Peki ne oldu da bu maç bu duruma geldi onu bir değerlendirelim: Her zaman olduğu gibi yine birileri insanların aklı ile dalga geçmeye devam etti. Derbi maçta Halis Özkahya’nın bu maçı kötü yönetmesi için her şey yapıldı. Torpilli Cüneyt Çakır yurt dışı maçlarına gitmeden önce Türkiye Ligi’nde aynı ekibi ile maç yönetirken, bu ayrıcalık Özkahya için uygulanmadı. Olayın kahramanı ise Çakır’ların vazgeçemediği ekiplerinin gözbebeği Süleyman Abay’dı.

iSTEDiKLERi GiBi OYNUYORLAR
Aslında Halis’in, UEFA maçındaki ilave hakemleri Tolga Özkalfa ve Ali Palabıyık’tı. Dördüncü ise Cem Satman. Ne yaptılar derbiye ilave çizgi hakemliğe Süleyman Abay’ı, dördüncü hakemliğe de Özgür Yankaya’yı atadılar. O hakemler ne yaptı; Abay sorumlu olduğu bölgede hakemine öyle açık pozisyonlarda yardım etmedi ki, skandaldı. Önünde atılan üçüncü gol faulden geldi. Hadi diyelim orada gözüne perde indi. Peki Şener’in, Gomez’i indirmesine neden sesini çıkarmadın demezler mi adama? İşte bunların sana göre bana göresi yok değerli okuyucuları. Birileri Türk futbolu ile istediği gibi oynuyor bizler de seyrediyoruz. Tabii yersen!

ÇiMEN - ABAY ORTAKLIĞI
Ancak asıl anlatmaya çalıştığım rezillik bunlarla da bitmiyor. Beşiktaş-Fenerbahçe derbisinin gözlemcisi kimdi; Ünsal Çimen. Süleyman Abay’ın bu çok kötü performansı dünyanın neresinde olursa olsun cezayı gerektirmez mi? Elbette gerektirir. Ancak bizim ülkemizde bu ne mümkün! Tabii Abay başarılı notu kaparak, Trabzonspor-Konya maçına, onu çok başarılı bulan Çimen ise Sivas-Mersin İdman Yurdu maçına gitti.

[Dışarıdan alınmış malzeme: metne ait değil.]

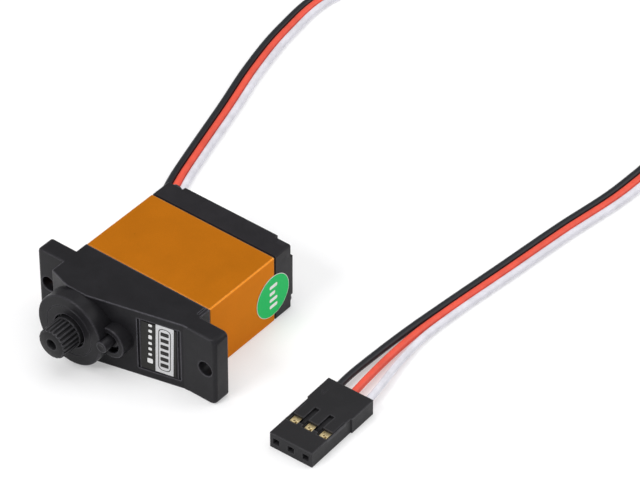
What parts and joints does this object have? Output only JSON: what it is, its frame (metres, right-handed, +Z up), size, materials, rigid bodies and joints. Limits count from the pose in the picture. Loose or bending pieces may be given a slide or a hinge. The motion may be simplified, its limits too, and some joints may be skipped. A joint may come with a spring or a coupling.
{
  "type": "servo motor",
  "caption": "Small geared position servo: flanged case with a motor, gear train, potentiometer and control board inside, a splined output shaft and a three-wire lead with a plug.",
  "frame": {"origin": "middle of the servo's underside as it lies on one large face, centred on the box around the servo without its lead", "axes": "+X along the case towards the ear away from the output shaft, -Y along the output shaft towards its tip, +Z up, across the case"},
  "size_m": [0.0686, 0.1317, 0.0118],
  "materials": {
    "top_case": "moulded black nylon, fine matt grain",
    "middle_case": "orange anodised, satin",
    "rear_cover": "moulded black nylon, fine matt grain",
    "case_screws": "blackened steel",
    "name_label": "printed film",
    "round_sticker": "printed film",
    "output_shaft": "dark engineering plastic",
    "third_gear": "natural acetal",
    "second_gear": "natural acetal",
    "first_gear": "natural acetal",
    "motor_pinion": "hobbed brass",
    "gear_pin": "ground steel",
    "bearing_outer_ring": "ground bearing steel",
    "bearing_inner_ring": "ground bearing steel",
    "bearing_balls": "polished bearing steel",
    "motor_can": "nickel-plated steel",
    "motor_magnets": "sintered ferrite",
    "motor_shaft": "ground steel",
    "armature_core": "stamped laminations",
    "armature_windings": "enamelled copper",
    "commutator": "copper",
    "motor_end_cap": "moulded nylon",
    "motor_terminals": "stamped bronze",
    "pot_housing": "moulded plastic",
    "pot_track": "printed carbon",
    "pot_shaft": "moulded plastic",
    "pot_wiper": "stamped bronze",
    "circuit_board": "solder mask on glass fibre",
    "control_chip": "moulded epoxy",
    "board_parts": "ceramic and epoxy",
    "motor_leads": "insulated wire",
    "pot_leads": "insulated wire",
    "lead_grommet": "moulded rubber",
    "lead_black": "soft wire insulation",
    "lead_red": "soft wire insulation",
    "lead_white": "soft wire insulation",
    "connector_housing": "moulded black nylon",
    "connector_contacts": "gold-plated phosphor bronze"
  },
  "bodies": {
    "case": {"top_case": "top_case", "middle_case": "middle_case", "rear_cover": "rear_cover", "case_screws": "case_screws", "name_label": "name_label", "round_sticker": "round_sticker", "gear_pin": "gear_pin", "bearing_outer_ring": "bearing_outer_ring", "motor_can": "motor_can", "motor_magnets": "motor_magnets", "motor_end_cap": "motor_end_cap", "motor_terminals": "motor_terminals", "pot_housing": "pot_housing", "pot_track": "pot_track", "circuit_board": "circuit_board", "control_chip": "control_chip", "board_parts": "board_parts", "motor_leads": "motor_leads", "pot_leads": "pot_leads", "lead_grommet": "lead_grommet", "lead_black": "lead_black", "lead_red": "lead_red", "lead_white": "lead_white", "connector_housing": "connector_housing", "connector_contacts": "connector_contacts"},
    "rotor": {"motor_shaft": "motor_shaft", "armature_core": "armature_core", "armature_windings": "armature_windings", "commutator": "commutator", "motor_pinion": "motor_pinion"},
    "first_gear": {"first_gear": "first_gear"},
    "second_gear": {"second_gear": "second_gear"},
    "third_gear": {"third_gear": "third_gear"},
    "output": {"output_shaft": "output_shaft", "pot_shaft": "pot_shaft", "pot_wiper": "pot_wiper", "bearing_inner_ring": "bearing_inner_ring"},
    "balls": {"bearing_balls": "bearing_balls"}
  },
  "joints": [
    {"name": "motor_spin", "type": "hinge", "parent": "case", "child": "rotor", "pos_m": [0.00535, -0.002, 0.0059], "axis": [0, -1, 0], "range_deg": [-6797, 6797]},
    {"name": "first_gear_spin", "type": "hinge", "parent": "case", "child": "first_gear", "pos_m": [0.00095, -0.003, 0.0059], "axis": [0, -1, 0], "range_deg": [-1748, 1748]},
    {"name": "second_gear_spin", "type": "hinge", "parent": "case", "child": "second_gear", "pos_m": [-0.00555, -0.004, 0.0059], "axis": [0, -1, 0], "range_deg": [-644, 644]},
    {"name": "third_gear_spin", "type": "hinge", "parent": "case", "child": "third_gear", "pos_m": [0.00095, -0.006, 0.0059], "axis": [0, -1, 0], "range_deg": [-238, 238]},
    {"name": "output_spin", "type": "hinge", "parent": "case", "child": "output", "pos_m": [-0.00555, -0.008, 0.0059], "axis": [0, -1, 0], "range_deg": [-90, 90]},
    {"name": "ball_travel", "type": "hinge", "parent": "case", "child": "balls", "pos_m": [-0.00555, -0.0104, 0.0059], "axis": [0, -1, 0], "range_deg": [-38.1, 38.1]}
  ],
  "couplings": [
    {"joint": "first_gear_spin", "follows": "motor_spin", "ratio": -0.25714},
    {"joint": "second_gear_spin", "follows": "motor_spin", "ratio": 0.094737},
    {"joint": "third_gear_spin", "follows": "motor_spin", "ratio": -0.034903},
    {"joint": "output_spin", "follows": "motor_spin", "ratio": 0.013239},
    {"joint": "ball_travel", "follows": "motor_spin", "ratio": 0.005598}
  ]
}
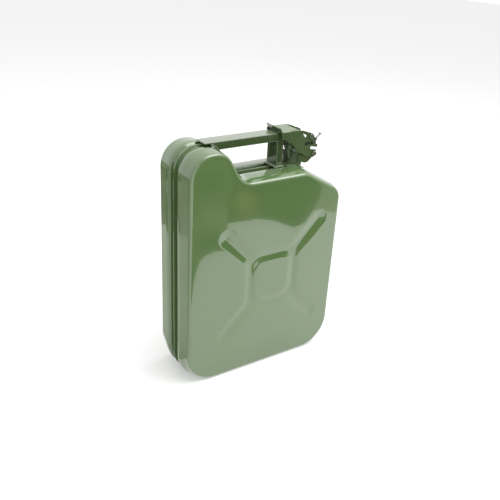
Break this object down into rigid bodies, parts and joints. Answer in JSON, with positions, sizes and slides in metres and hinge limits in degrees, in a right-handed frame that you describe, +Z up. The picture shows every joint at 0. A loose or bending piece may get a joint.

Abay ve bir diğer Çakır ekibinden olan yardımcı hakem Gökmen Olgaç, Trabzonspor’un elinden maçı alıp, rakibe verdiler. Abay dışarıdaki faulü içeri alıp penaltı verdi, Olgaç ise yok yere Erkan’ı kırmızı kartla oyundan attırdı. Yani sonuçta olan, Halis ve takımlara oldu. Çakırlar mı? Onlar ise tam gaz yoluna devam ediyor. MHK Başkanı onları korumaya devam ederek, ihaleyi üstüne alıyor.

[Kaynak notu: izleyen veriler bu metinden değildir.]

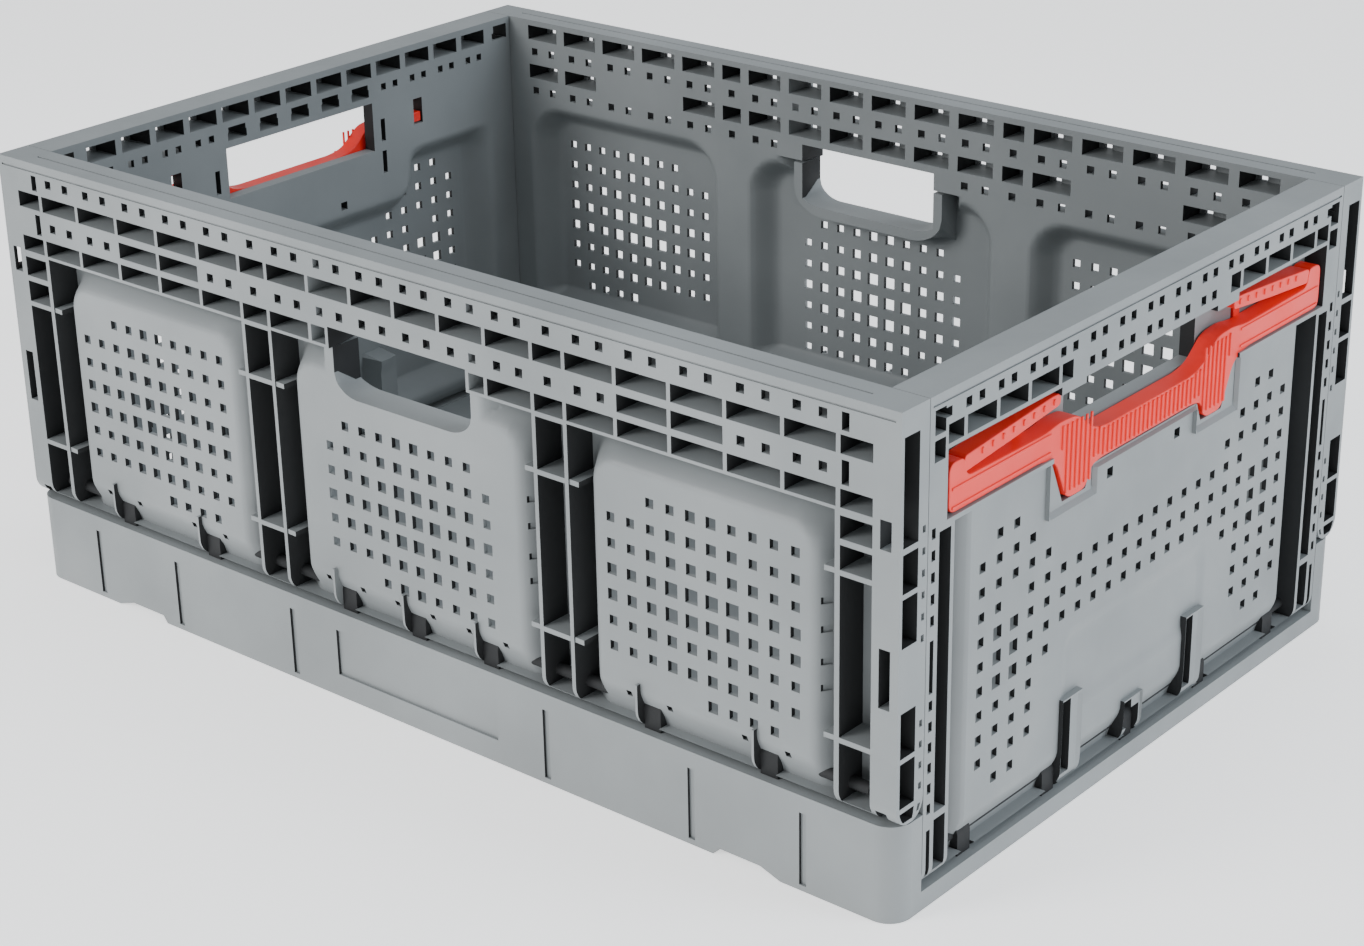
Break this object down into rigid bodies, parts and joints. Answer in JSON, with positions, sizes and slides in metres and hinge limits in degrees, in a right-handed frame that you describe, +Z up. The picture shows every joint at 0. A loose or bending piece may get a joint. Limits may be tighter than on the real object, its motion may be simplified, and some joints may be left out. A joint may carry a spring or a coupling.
{
  "type": "folding crate",
  "caption": "Open-topped stacking crate whose four perforated walls fold flat onto a shallow tray, with a sliding grip latch in each end wall.",
  "frame": {"origin": "middle of the underside the crate stands on", "axes": "+X along the long walls, +Y towards the back long wall, +Z up"},
  "size_m": [0.6, 0.4, 0.25],
  "materials": {
    "grey_plastic": "matte moulded",
    "red_plastic": "satin moulded"
  },
  "bodies": {
    "base": {"base_tray": "grey_plastic", "hinge_rod_front": "grey_plastic", "hinge_rod_back": "grey_plastic", "hinge_rod_left": "grey_plastic", "hinge_rod_right": "grey_plastic"},
    "long_wall_front": {"long_wall_front": "grey_plastic"},
    "long_wall_back": {"long_wall_back": "grey_plastic"},
    "end_wall_left": {"end_wall_left": "grey_plastic"},
    "end_wall_right": {"end_wall_right": "grey_plastic"},
    "latch_left": {"latch_bar_left": "red_plastic"},
    "latch_right": {"latch_bar_right": "red_plastic"},
    "latch_spring_left_a": {"latch_spring_left_a": "red_plastic"},
    "latch_spring_left_b": {"latch_spring_left_b": "red_plastic"},
    "latch_spring_right_a": {"latch_spring_right_a": "red_plastic"},
    "latch_spring_right_b": {"latch_spring_right_b": "red_plastic"}
  },
  "joints": [
    {"name": "front_fold", "type": "hinge", "parent": "base", "child": "long_wall_front", "pos_m": [0, -0.19, 0.0604], "axis": [-1, 0, 0], "range_deg": [0, 90]},
    {"name": "back_fold", "type": "hinge", "parent": "base", "child": "long_wall_back", "pos_m": [0, 0.19, 0.0604], "axis": [1, 0, 0], "range_deg": [0, 90]},
    {"name": "left_fold", "type": "hinge", "parent": "base", "child": "end_wall_left", "pos_m": [-0.29, 0, 0.0204], "axis": [0, 1, 0], "range_deg": [0, 90]},
    {"name": "right_fold", "type": "hinge", "parent": "base", "child": "end_wall_right", "pos_m": [0.29, 0, 0.0204], "axis": [0, -1, 0], "range_deg": [0, 90]},
    {"name": "left_latch_lift", "type": "slide", "parent": "end_wall_left", "child": "latch_left", "axis": [0, 0, 1], "range_m": [0, 0.008], "stiffness_N_per_m": 600, "springref_m": -0.006},
    {"name": "left_spring_flex_a", "type": "hinge", "parent": "latch_left", "child": "latch_spring_left_a", "pos_m": [-0.294, 0.149, 0.2098], "axis": [1, 0, 0], "range_deg": [0, 6.5]},
    {"name": "left_spring_flex_b", "type": "hinge", "parent": "latch_left", "child": "latch_spring_left_b", "pos_m": [-0.294, -0.149, 0.2098], "axis": [-1, 0, 0], "range_deg": [0, 6.5]},
    {"name": "right_latch_lift", "type": "slide", "parent": "end_wall_right", "child": "latch_right", "axis": [0, 0, 1], "range_m": [0, 0.008], "stiffness_N_per_m": 600, "springref_m": -0.006},
    {"name": "right_spring_flex_a", "type": "hinge", "parent": "latch_right", "child": "latch_spring_right_a", "pos_m": [0.294, -0.149, 0.2098], "axis": [-1, 0, 0], "range_deg": [0, 6.5]},
    {"name": "right_spring_flex_b", "type": "hinge", "parent": "latch_right", "child": "latch_spring_right_b", "pos_m": [0.294, 0.149, 0.2098], "axis": [1, 0, 0], "range_deg": [0, 6.5]}
  ],
  "couplings": [
    {"joint": "left_spring_flex_a", "follows": "left_latch_lift", "rad_per_m": 13.725},
    {"joint": "left_spring_flex_b", "follows": "left_latch_lift", "rad_per_m": 13.725},
    {"joint": "right_spring_flex_a", "follows": "right_latch_lift", "rad_per_m": 13.725},
    {"joint": "right_spring_flex_b", "follows": "right_latch_lift", "rad_per_m": 13.725}
  ]
}
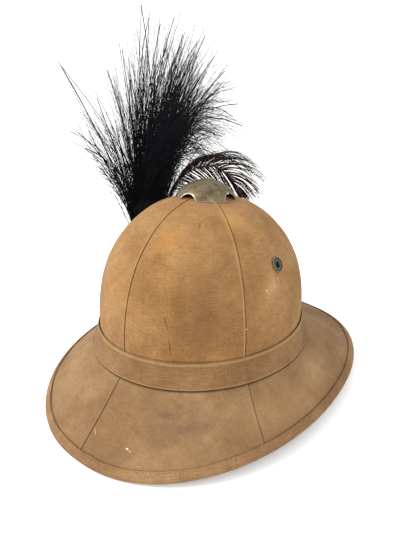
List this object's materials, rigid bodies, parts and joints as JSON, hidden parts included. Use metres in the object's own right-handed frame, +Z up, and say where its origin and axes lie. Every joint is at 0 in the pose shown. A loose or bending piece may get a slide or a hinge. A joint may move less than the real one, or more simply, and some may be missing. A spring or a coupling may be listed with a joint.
{
  "type": "pith helmet",
  "caption": "Cloth-covered sun helmet with a domed sewn crown, wide oval brim, plain band, domed metal ventilator, side eyelets and a tall black side plume.",
  "frame": {"origin": "on the floor under the middle of the brim's outline, helmet resting on its brim", "axes": "+Z up, -Y towards the helmet's front, +X towards the wearer's left"},
  "size_m": [0.28, 0.3758, 0.3507],
  "materials": {
    "cork_shell": "matt pressed cork",
    "crown_cloth": "worn khaki cotton",
    "brim_cloth": "worn khaki cotton",
    "band_cloth": "worn khaki cotton",
    "binding_cloth": "worn khaki cotton",
    "dark_metal": "blackened",
    "tarnished_metal": "tarnished and worn",
    "black_plumage": "soft black plumage",
    "brown_plumage": "soft brown plumage"
  },
  "bodies": {
    "root": {"shell": "cork_shell", "crown_gore_1": "crown_cloth", "crown_gore_2": "crown_cloth", "crown_gore_3": "crown_cloth", "crown_gore_4": "crown_cloth", "crown_gore_5": "crown_cloth", "crown_gore_6": "crown_cloth", "brim_panel_1": "brim_cloth", "brim_panel_2": "brim_cloth", "brim_panel_3": "brim_cloth", "brim_panel_4": "brim_cloth", "brim_panel_5": "brim_cloth", "brim_panel_6": "brim_cloth", "hatband": "band_cloth", "brim_binding": "binding_cloth", "eyelet_left": "dark_metal", "eyelet_right": "dark_metal", "ventilator": "tarnished_metal", "ventilator_stem": "dark_metal", "plume_socket": "dark_metal", "black_plume": "black_plumage", "brown_feather": "brown_plumage"}
  },
  "joints": []
}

Düşünebiliyor musunuz kıymetli okuyucular; hatayı yapan yandaşlar ödüllendiriliyor ceremesini başkaları çekiyor. Ondan sonra da Kuddusi Müftüoğlu ben Merkez Hakem Kurulu başkanıyım diye dolaşıyor. Yazıktır, günahtır, ayıptır.

GÖLGE BAŞKAN ÇAKIR
Güzel yurdumun MHK’si gün geçmiyor ki bizi şaşırtmasın. Bu hakem camiası neden kaostan çıkamıyor, onu da göreceksiniz. Bir söz vardır; “iki kişinin bildiği sır değildir”. Aslında bu camiada herkes birbirini çok iyi bilir, ama insanlar işlerine geldiği gibi davrandığı için bir yere varılamaz. Bu sütunlardan Kuddusi Müftüoğlu’nu defalarca uyarmıştım. Gerçekleri keskin ifadelerle dile getirip, Serdar Çakır’ın yaptığı ve yapabileceklerini anlaşılır şekilde ifade etmiştim. Ancak gelinen noktada belli ki, bunlar MHK Başkan ve yöneticilerinin bir kulağından girip diğerinden çıkmış.

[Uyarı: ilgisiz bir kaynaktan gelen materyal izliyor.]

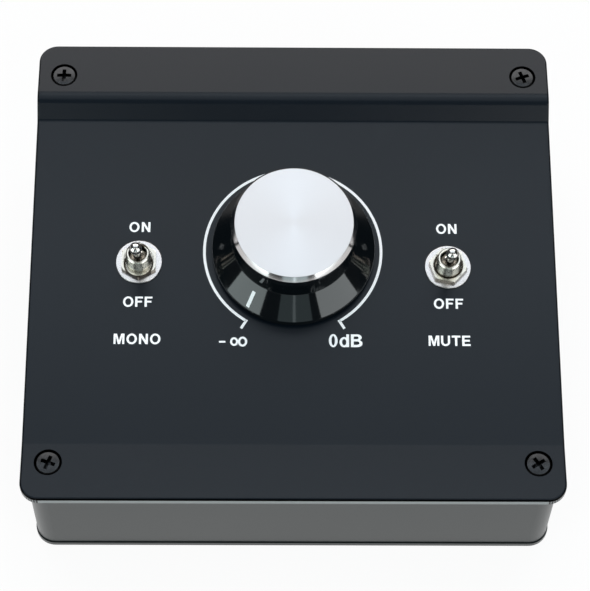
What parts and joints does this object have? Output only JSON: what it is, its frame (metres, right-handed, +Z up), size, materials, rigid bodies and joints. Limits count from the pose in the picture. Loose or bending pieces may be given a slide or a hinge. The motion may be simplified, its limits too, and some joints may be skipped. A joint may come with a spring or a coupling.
{
  "type": "studio monitor controller",
  "caption": "Desktop passive monitor controller: folded sloping top, big volume knob, mono and mute toggle switches, four round rear sockets.",
  "frame": {"origin": "middle of the footprint, on the plane that the rubber feet stand on", "axes": "+Z up, front faces -Y, +X to the right seen from the front"},
  "size_m": [0.14, 0.1306, 0.0621],
  "materials": {
    "cover_paint": "satin black powder coat",
    "wall_paint": "satin dark grey",
    "black_screw": "black zinc",
    "rubber": "matt",
    "knob_plastic": "gloss black",
    "spun_aluminium": "fine spun face, polished bevel",
    "pointer_white": "white",
    "bright_nickel": "bright nickel plate",
    "zinc": "zinc plate",
    "contact_metal": "tinned",
    "socket_plastic": "black moulded",
    "switch_plastic": "red moulded",
    "board_laminate": "green solder resist",
    "resistor_lacquer": "pale blue lacquer",
    "header_plastic": "cream nylon",
    "loom_sleeve": "black sleeve"
  },
  "bodies": {
    "case": {"base_cover": "wall_paint", "base_screws": "black_screw", "board_screws": "zinc", "board_standoffs": "zinc", "box_shell": "wall_paint", "cover_screws": "black_screw", "input_core_left": "socket_plastic", "input_core_right": "socket_plastic", "input_shell_left": "socket_plastic", "input_shell_right": "socket_plastic", "main_board": "board_laminate", "mono_bushing": "bright_nickel", "mono_loom": "loom_sleeve", "mono_lugs": "contact_metal", "mono_nut": "bright_nickel", "mono_pivot_pin": "bright_nickel", "mono_switch_body": "switch_plastic", "mono_washer": "bright_nickel", "mute_bushing": "bright_nickel", "mute_loom": "loom_sleeve", "mute_lugs": "contact_metal", "mute_nut": "bright_nickel", "mute_pivot_pin": "bright_nickel", "mute_switch_body": "switch_plastic", "mute_washer": "bright_nickel", "output_insulator_left": "socket_plastic", "output_insulator_right": "socket_plastic", "output_pins_left": "contact_metal", "output_pins_right": "contact_metal", "output_shell_left": "socket_plastic", "output_shell_right": "socket_plastic", "pot_bushing": "zinc", "pot_can": "zinc", "pot_loom": "loom_sleeve", "pot_nut": "zinc", "pot_terminals": "contact_metal", "pot_washer": "zinc", "resistors": "resistor_lacquer", "rubber_feet": "rubber", "socket_legs": "contact_metal", "socket_screws": "black_screw", "top_cover": "cover_paint", "wire_headers": "header_plastic"},
    "knob": {"knob_body": "knob_plastic", "knob_cap": "spun_aluminium", "knob_pointer": "pointer_white", "pot_shaft": "zinc"},
    "mono_toggle": {"mono_lever": "bright_nickel"},
    "mute_toggle": {"mute_lever": "bright_nickel"}
  },
  "joints": [
    {"name": "volume_turn", "type": "hinge", "parent": "case", "child": "knob", "pos_m": [0, 0.00444, 0.04191], "axis": [0, 0.1066, -0.9943], "range_deg": [0, 295]},
    {"name": "mono_throw", "type": "hinge", "parent": "case", "child": "mono_toggle", "pos_m": [-0.0411, 0.00058, 0.04512], "axis": [-1, 0, 0], "range_deg": [0, 26]},
    {"name": "mute_throw", "type": "hinge", "parent": "case", "child": "mute_toggle", "pos_m": [0.0411, -0.00062, 0.04499], "axis": [-1, 0, 0], "range_deg": [0, 26]}
  ]
}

Aslında bu yaşananların bir rastlantı olmadığını, yıllardır planlama ve uygulama işlerini çok iyi beceren baba Serdar Çakır’ın, bugünü de çok iyi organize ettiğini görüyoruz. Baba Çakır direkt MHK Başkanı olsaydı, tüm bunları icraatleri gerçekleştiremeyeceğini iyi biliyordu. Çünkü çok tepki çekecek, istediği maaşı alamayacak, gözlemcilik yapamayacak, atamada adı geçeceği için, ekip ve yandaşlarını istediği maçlara gönderemeyecekti.
Kuddusi gibi siyaseten güçlü, yıpranmamış, ama acemi bir şemsiye altında bu işi arka plandan yürütmek, Çakır’a göre daha akıllıcaydı. Nasıl olsa profesyonellerin yöneticisi pozisyonunda kamufle olarak, hemistediği hakemi istediği maça veriyor, hem de istediği gözlemcileri kolayca görevlendirtebiliyor. MHK içindeki kendisine çok yakın iki isimle de bu işleri yürütüyor. Hele biri var ki, bir zamanlar kendisine her yerde küfür edip, dolaşırdı, şimdi yanından bir dakika bile ayrılmıyor. Yani neresinden tutarsan tut bir kokuşmuşluk var.